Task to carry out
Below are entries. Reproduce exactly the lines between the line holding "const cordSet = new THREE.Group();" and the line holding "zip(*points))), Vector(map(max, zip(*points)))", inclusive, and only those.

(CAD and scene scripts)
+--

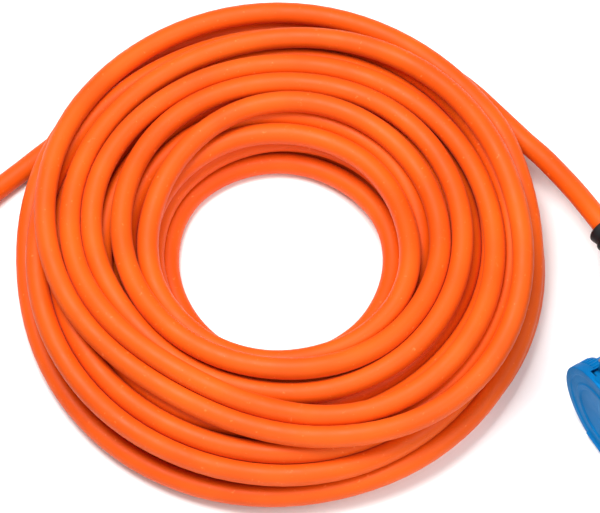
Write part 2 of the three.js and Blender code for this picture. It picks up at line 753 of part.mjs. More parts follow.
function plugPieces() {
  const routes = {};
  POLES.forEach((pole) => {
    const [y0, z0] = polePlace(pole, CORE_SPREAD);
    const [y1, z1] = polePlace(pole);
    routes[pole.name] = [
      [SHEATH_END + GAP, y0, z0],
      [SHEATH_END + 1.4, y0, z0],
      [SHEATH_END + 3, y0 * 1.6, z0 * 1.6],
      [SHEATH_END + 5, y1 * 0.85, z1 * 0.85],
      [PIN_BACK - GAP, y1, z1],
    ];
  });
  return [
    ...entryPieces('plug'),
    mesh('plug_handle', plugHandle(), MATERIALS.blueShell),
    mesh('plug_front', plugFront(), MATERIALS.blueShell),
    mesh('plug_pin_carrier', plugCarrier(), MATERIALS.greyInsert),
    ...POLES.map((pole) => mesh(`plug_pin_${pole.name}`, plugPin(pole), MATERIALS.brass)),
    ...POLES.map((pole) =>
      mesh(`plug_terminal_screw_${pole.name}`, terminalScrewSolid(pole, PIN_SCREW),
        MATERIALS.steel)),
    ...corePieces('plug', routes),
  ];
}

// ---------------------------------------------------------------- whole object
function placed(pieces, position, heading) {
  const group = new THREE.Group();
  group.add(...pieces);
  group.position.copy(position);
  group.rotation.z = THREE.MathUtils.degToRad(heading);
  return group;
}

const cordSet = new THREE.Group();
cordSet.add(
  ...cablePieces(),
  placed(couplerPieces(), ELBOW, SOCKET_HEADING),
  placed(plugPieces(), PLUG_MOUTH, PLUG_HEADING),
);

// The origin is on the floor, under the middle of the whole object.
const extent = new THREE.Box3().setFromObject(cordSet, true);
const middle = extent.getCenter(new THREE.Vector3());
cordSet.position.set(-middle.x, -middle.y, 0);

export default cordSet;
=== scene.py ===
# %% [markdown]
# An orange extension cord lies coiled on a pale floor. The frame holds every hard piece at
# its real size: a blue plug, a blue angled coupler and the outer shape of the coil. This
# script gives them their real surfaces and winds the cable itself, turn by turn.

# %% Load the frame
import json
import math

import bmesh
import bpy
import numpy as np
from mathutils import Matrix, Vector

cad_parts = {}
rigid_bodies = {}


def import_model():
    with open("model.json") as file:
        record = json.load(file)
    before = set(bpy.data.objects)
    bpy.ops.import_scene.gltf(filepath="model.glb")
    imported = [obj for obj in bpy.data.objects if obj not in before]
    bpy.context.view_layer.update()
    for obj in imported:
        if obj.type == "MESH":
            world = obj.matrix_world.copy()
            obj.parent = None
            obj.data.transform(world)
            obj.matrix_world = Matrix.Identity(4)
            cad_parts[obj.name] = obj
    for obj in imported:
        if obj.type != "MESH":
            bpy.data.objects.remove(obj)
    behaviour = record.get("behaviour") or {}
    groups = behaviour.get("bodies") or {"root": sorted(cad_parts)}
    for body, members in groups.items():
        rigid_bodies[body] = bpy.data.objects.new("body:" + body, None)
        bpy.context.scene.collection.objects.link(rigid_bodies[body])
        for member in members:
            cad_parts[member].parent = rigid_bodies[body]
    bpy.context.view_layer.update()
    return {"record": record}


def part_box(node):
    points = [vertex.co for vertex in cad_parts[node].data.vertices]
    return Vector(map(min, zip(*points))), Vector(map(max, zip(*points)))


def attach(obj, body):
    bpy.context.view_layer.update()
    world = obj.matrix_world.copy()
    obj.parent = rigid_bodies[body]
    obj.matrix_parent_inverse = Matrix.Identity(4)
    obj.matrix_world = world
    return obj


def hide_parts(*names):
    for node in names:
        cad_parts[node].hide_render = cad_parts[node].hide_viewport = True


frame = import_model()
scene = bpy.context.scene
MM = 0.001

# %% [markdown]
# The camera looks down on the coil from the front, from far off with a long lens, so the
# turns keep their round shape. Everything in the picture hangs on the coil's own centre,
# which comes from the frame and not from a typed number.

# %% Camera
coil_low, coil_high = (Vector(corner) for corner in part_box("cable_coil"))
COIL_CENTRE = Vector(((coil_low.x + coil_high.x) / 2, (coil_low.y + coil_high.y) / 2, 0))
VIEW_ELEVATION = math.radians(62)
VIEW_DISTANCE = 1.9
VIEW_WIDTH = 0.307 # width of the floor that the picture spans at the coil
AIM = COIL_CENTRE + Vector((0.0097, 0.0, 0.0135))
SENSOR = 36

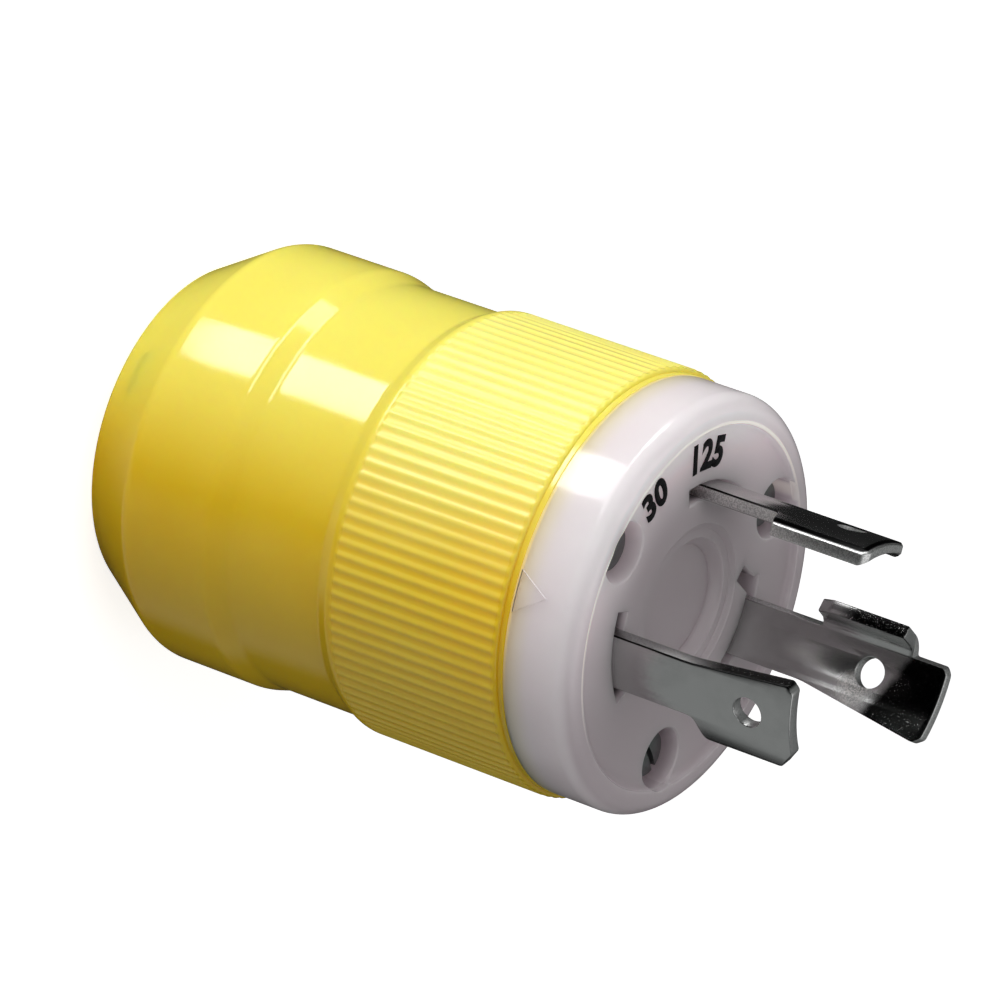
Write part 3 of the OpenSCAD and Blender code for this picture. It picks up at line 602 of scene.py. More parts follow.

+--

Result below
const cordSet = new THREE.Group();
cordSet.add(
  ...cablePieces(),
  placed(couplerPieces(), ELBOW, SOCKET_HEADING),
  placed(plugPieces(), PLUG_MOUTH, PLUG_HEADING),
);

// The origin is on the floor, under the middle of the whole object.
const extent = new THREE.Box3().setFromObject(cordSet, true);
const middle = extent.getCenter(new THREE.Vector3());
cordSet.position.set(-middle.x, -middle.y, 0);

export default cordSet;
=== scene.py ===
# %% [markdown]
# An orange extension cord lies coiled on a pale floor. The frame holds every hard piece at
# its real size: a blue plug, a blue angled coupler and the outer shape of the coil. This
# script gives them their real surfaces and winds the cable itself, turn by turn.

# %% Load the frame
import json
import math

import bmesh
import bpy
import numpy as np
from mathutils import Matrix, Vector

cad_parts = {}
rigid_bodies = {}


def import_model():
    with open("model.json") as file:
        record = json.load(file)
    before = set(bpy.data.objects)
    bpy.ops.import_scene.gltf(filepath="model.glb")
    imported = [obj for obj in bpy.data.objects if obj not in before]
    bpy.context.view_layer.update()
    for obj in imported:
        if obj.type == "MESH":
            world = obj.matrix_world.copy()
            obj.parent = None
            obj.data.transform(world)
            obj.matrix_world = Matrix.Identity(4)
            cad_parts[obj.name] = obj
    for obj in imported:
        if obj.type != "MESH":
            bpy.data.objects.remove(obj)
    behaviour = record.get("behaviour") or {}
    groups = behaviour.get("bodies") or {"root": sorted(cad_parts)}
    for body, members in groups.items():
        rigid_bodies[body] = bpy.data.objects.new("body:" + body, None)
        bpy.context.scene.collection.objects.link(rigid_bodies[body])
        for member in members:
            cad_parts[member].parent = rigid_bodies[body]
    bpy.context.view_layer.update()
    return {"record": record}


def part_box(node):
    points = [vertex.co for vertex in cad_parts[node].data.vertices]
    return Vector(map(min, zip(*points))), Vector(map(max, zip(*points)))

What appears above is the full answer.